Material provided:
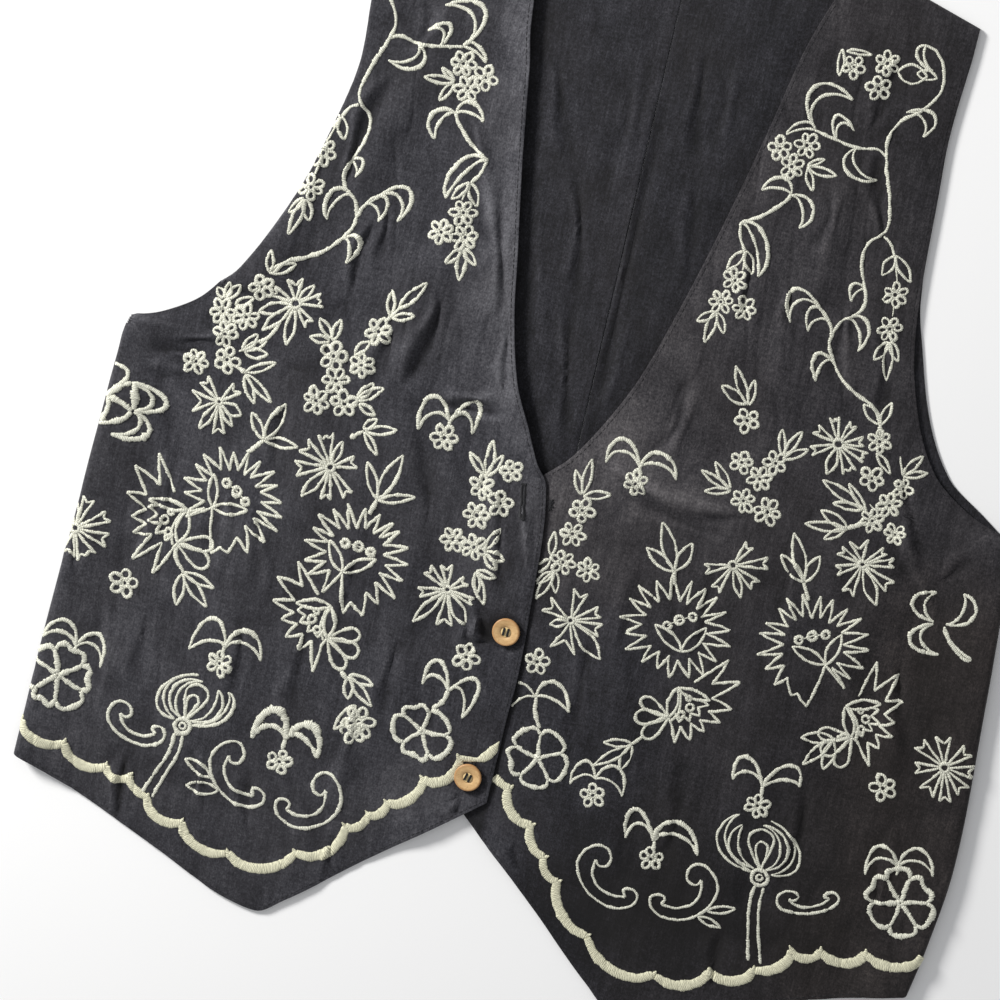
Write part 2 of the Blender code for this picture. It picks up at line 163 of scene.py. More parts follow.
DEEP = 1.6  # how much fuller the shown creases are than their rows say
SLACK = 1.1  # air under the fronts between their folds
BACK_SLACK = 0.9
SETTLING = 0.3  # how gently a trough comes to rest on what is under it
HEM_STEP, STEP_LENGTH = 34.0, 16.0  # a front steps up on to the back from this far under the back's hem
OVERLAP, OVERLAP_FALL = 40.0, 25.0  # how far out the right front stays lifted by the left, and its way down
OVERLAP_TOP, TOP_FALL = 100.0, 60.0
NECK_STAND, NECK_BAND = 2.4, 22.0  # how high the right front's neck edge stands, and over what width
NECK_FROM, NECK_RISE = 4.0, 30.0
SWELL = 38.0  # how far in from its folded side a front stands higher
CALM_SHOULDER, CALM_EDGE = 30.0, 14.0  # the folds die away this close to a shoulder and to a cut edge
PRESSED, PRESSED_BAND = 0.5, 5.0  # the share that the left front's folds lose under the right's edge
BUTTON_SEAT, SEAT_ROUND = 8.4, 6.0  # round a button's middle the cloth is flat, then its folds come back
ELSEWHERE = 90.0  # the back's wrinkles are read this far along the fronts'
CREASED_FROM = 12.0  # its creases come up over this width inside the neck opening
LOWERED = 0.05  # it lies this much lower than its solid's middle


def smooth(t):
    """0 below 0, 1 above 1, with level ends."""
    t = np.clip(t, 0.0, 1.0)
    return t * t * (3.0 - 2.0 * t)


def near(distance, reach):
    """1 at a place, falling to 0 at a reach from it, with level ends."""
    return smooth(1.0 - distance / reach)


def read(rows, at, column=1):
    """The column's value at each of `at`, on a curve through the rows that doesn't overshoot them."""
    rows = np.array(rows)
    key, value = rows[:, 0], rows[:, column]
    rise = np.diff(value) / np.diff(key)
    both = rise[:-1] * rise[1:]
    total = np.where(both > 0, rise[:-1] + rise[1:], 1.0)
    slope = np.concatenate([rise[:1], np.where(both > 0, 2 * both / total, 0.0), rise[-1:]])
    at = np.clip(at, key[0], key[-1])
    i = np.clip(np.searchsorted(key, at), 1, len(key) - 1)
    step = key[i] - key[i - 1]
    t = (at - key[i - 1]) / step
    return (
        value[i - 1] * (1 + 2 * t) * (1 - t) ** 2
        + value[i] * t * t * (3 - 2 * t)
        + step * t * (1 - t) * (slope[i - 1] * (1 - t) - slope[i] * t)
    )


def clouds(x, y, size, seed):
    """Smooth random hills from -1 to 1, about `size` millimetres across."""
    cells, middle = 64, 32.0
    table = np.random.default_rng(seed).uniform(-1.0, 1.0, (cells, cells))
    u, v = x / size + middle, y / size + middle
    i, j = np.floor(u).astype(int), np.floor(v).astype(int)
    s, t = smooth(u - i), smooth(v - j)
    corner = [table[(i + a) % cells, (j + b) % cells] for a, b in ((0, 0), (1, 0), (0, 1), (1, 1))]
    return (corner[0] * (1 - s) + corner[1] * s) * (1 - t) + (corner[2] * (1 - s) + corner[3] * s) * t


def rumple(x, y):
    """Worn cloth's small wrinkles: thin uneven troughs, mostly up and down the cut."""
    sway = 7.0 * clouds(x, y, size=60.0, seed=21)
    depth = 0.30 + 0.22 * clouds(x, y, size=45.0, seed=8)
    grain = clouds(x + sway + 0.12 * y, 0.24 * y, size=11.0, seed=5)
    fine = clouds(x - sway, 0.3 * y + 0.1 * x, size=6.0, seed=9)
    trough = np.exp(-((grain / 0.13) ** 2))
    return 0.16 * grain + 0.09 * fine - depth * trough


def beside(x, y, x0, y0, x1, y1):
    """How far places are along a straight line and to its right, and how long it is."""
    length = math.hypot(x1 - x0, y1 - y0)
    along = ((x - x0) * (x1 - x0) + (y - y0) * (y1 - y0)) / length
    across = ((x - x0) * (y1 - y0) - (y - y0) * (x1 - x0)) / length
    return along, across, length


def creases(x, y, rows):
    """Height of the creases of those rows."""
    total = np.zeros_like(x)
    for x0, y0, x1, y1, bow, width, height in rows:
        along, across, length = beside(x, y, x0, y0, x1, y1)
        t = np.clip(along / length, 0.0, 1.0)
        across = across - 4.0 * bow * t * (1.0 - t)
        spread = width * (0.8 + 0.4 * np.sin(7.0 * t + x0))
        fade = max(0.3 * length, width)
        ends = smooth((along + 0.5 * width) / fade) * smooth((length + 0.5 * width - along) / fade)
        first = np.exp(-((across / spread) ** 2))
        second = np.exp(-(((across - 1.8 * spread) / spread) ** 2))
        total += height * ends * (first - 0.6 * second)
    return total


def settled(height):
    """Hills stay, and troughs come softly to rest at 0."""
    return SETTLING * np.logaddexp(0.0, height / SETTLING)


def folds(x, y):
    """Height of the fronts' folds and creases over the cloth's bed."""
    total = np.zeros_like(x)
    for *line, width, height in FOLDS:
        along, across, length = beside(x, y, *line)
        ends = smooth((along + width) / (2 * width)) * smooth((length + width - along) / (2 * width))
        total += height * ends * np.exp(-((across / width) ** 2))
    total += DEEP * creases(x, y, CREASES)
    total += 0.30 * clouds(x, y, size=24.0, seed=3) + 1.5 * rumple(x, y)
    total = settled(total + SLACK)
    for _, x0, y0, _ in BUTTONS:
        total *= smooth((np.hypot(x - x0, y - y0) - BUTTON_SEAT) / SEAT_ROUND)
    return total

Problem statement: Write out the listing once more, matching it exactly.

Result for this task:
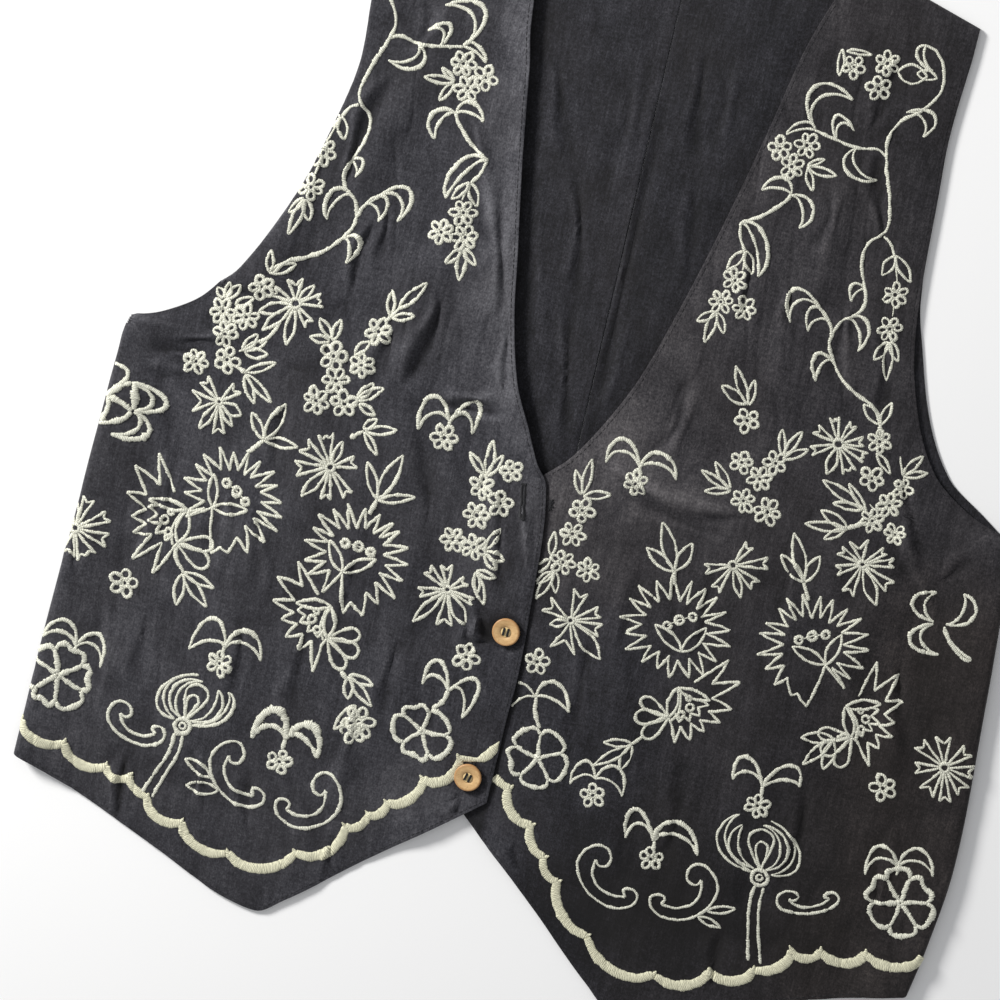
Write part 2 of the Blender code for this picture. It picks up at line 163 of scene.py. More parts follow.
DEEP = 1.6  # how much fuller the shown creases are than their rows say
SLACK = 1.1  # air under the fronts between their folds
BACK_SLACK = 0.9
SETTLING = 0.3  # how gently a trough comes to rest on what is under it
HEM_STEP, STEP_LENGTH = 34.0, 16.0  # a front steps up on to the back from this far under the back's hem
OVERLAP, OVERLAP_FALL = 40.0, 25.0  # how far out the right front stays lifted by the left, and its way down
OVERLAP_TOP, TOP_FALL = 100.0, 60.0
NECK_STAND, NECK_BAND = 2.4, 22.0  # how high the right front's neck edge stands, and over what width
NECK_FROM, NECK_RISE = 4.0, 30.0
SWELL = 38.0  # how far in from its folded side a front stands higher
CALM_SHOULDER, CALM_EDGE = 30.0, 14.0  # the folds die away this close to a shoulder and to a cut edge
PRESSED, PRESSED_BAND = 0.5, 5.0  # the share that the left front's folds lose under the right's edge
BUTTON_SEAT, SEAT_ROUND = 8.4, 6.0  # round a button's middle the cloth is flat, then its folds come back
ELSEWHERE = 90.0  # the back's wrinkles are read this far along the fronts'
CREASED_FROM = 12.0  # its creases come up over this width inside the neck opening
LOWERED = 0.05  # it lies this much lower than its solid's middle


def smooth(t):
    """0 below 0, 1 above 1, with level ends."""
    t = np.clip(t, 0.0, 1.0)
    return t * t * (3.0 - 2.0 * t)


def near(distance, reach):
    """1 at a place, falling to 0 at a reach from it, with level ends."""
    return smooth(1.0 - distance / reach)


def read(rows, at, column=1):
    """The column's value at each of `at`, on a curve through the rows that doesn't overshoot them."""
    rows = np.array(rows)
    key, value = rows[:, 0], rows[:, column]
    rise = np.diff(value) / np.diff(key)
    both = rise[:-1] * rise[1:]
    total = np.where(both > 0, rise[:-1] + rise[1:], 1.0)
    slope = np.concatenate([rise[:1], np.where(both > 0, 2 * both / total, 0.0), rise[-1:]])
    at = np.clip(at, key[0], key[-1])
    i = np.clip(np.searchsorted(key, at), 1, len(key) - 1)
    step = key[i] - key[i - 1]
    t = (at - key[i - 1]) / step
    return (
        value[i - 1] * (1 + 2 * t) * (1 - t) ** 2
        + value[i] * t * t * (3 - 2 * t)
        + step * t * (1 - t) * (slope[i - 1] * (1 - t) - slope[i] * t)
    )


def clouds(x, y, size, seed):
    """Smooth random hills from -1 to 1, about `size` millimetres across."""
    cells, middle = 64, 32.0
    table = np.random.default_rng(seed).uniform(-1.0, 1.0, (cells, cells))
    u, v = x / size + middle, y / size + middle
    i, j = np.floor(u).astype(int), np.floor(v).astype(int)
    s, t = smooth(u - i), smooth(v - j)
    corner = [table[(i + a) % cells, (j + b) % cells] for a, b in ((0, 0), (1, 0), (0, 1), (1, 1))]
    return (corner[0] * (1 - s) + corner[1] * s) * (1 - t) + (corner[2] * (1 - s) + corner[3] * s) * t


def rumple(x, y):
    """Worn cloth's small wrinkles: thin uneven troughs, mostly up and down the cut."""
    sway = 7.0 * clouds(x, y, size=60.0, seed=21)
    depth = 0.30 + 0.22 * clouds(x, y, size=45.0, seed=8)
    grain = clouds(x + sway + 0.12 * y, 0.24 * y, size=11.0, seed=5)
    fine = clouds(x - sway, 0.3 * y + 0.1 * x, size=6.0, seed=9)
    trough = np.exp(-((grain / 0.13) ** 2))
    return 0.16 * grain + 0.09 * fine - depth * trough


def beside(x, y, x0, y0, x1, y1):
    """How far places are along a straight line and to its right, and how long it is."""
    length = math.hypot(x1 - x0, y1 - y0)
    along = ((x - x0) * (x1 - x0) + (y - y0) * (y1 - y0)) / length
    across = ((x - x0) * (y1 - y0) - (y - y0) * (x1 - x0)) / length
    return along, across, length


def creases(x, y, rows):
    """Height of the creases of those rows."""
    total = np.zeros_like(x)
    for x0, y0, x1, y1, bow, width, height in rows:
        along, across, length = beside(x, y, x0, y0, x1, y1)
        t = np.clip(along / length, 0.0, 1.0)
        across = across - 4.0 * bow * t * (1.0 - t)
        spread = width * (0.8 + 0.4 * np.sin(7.0 * t + x0))
        fade = max(0.3 * length, width)
        ends = smooth((along + 0.5 * width) / fade) * smooth((length + 0.5 * width - along) / fade)
        first = np.exp(-((across / spread) ** 2))
        second = np.exp(-(((across - 1.8 * spread) / spread) ** 2))
        total += height * ends * (first - 0.6 * second)
    return total


def settled(height):
    """Hills stay, and troughs come softly to rest at 0."""
    return SETTLING * np.logaddexp(0.0, height / SETTLING)


def folds(x, y):
    """Height of the fronts' folds and creases over the cloth's bed."""
    total = np.zeros_like(x)
    for *line, width, height in FOLDS:
        along, across, length = beside(x, y, *line)
        ends = smooth((along + width) / (2 * width)) * smooth((length + width - along) / (2 * width))
        total += height * ends * np.exp(-((across / width) ** 2))
    total += DEEP * creases(x, y, CREASES)
    total += 0.30 * clouds(x, y, size=24.0, seed=3) + 1.5 * rumple(x, y)
    total = settled(total + SLACK)
    for _, x0, y0, _ in BUTTONS:
        total *= smooth((np.hypot(x - x0, y - y0) - BUTTON_SEAT) / SEAT_ROUND)
    return total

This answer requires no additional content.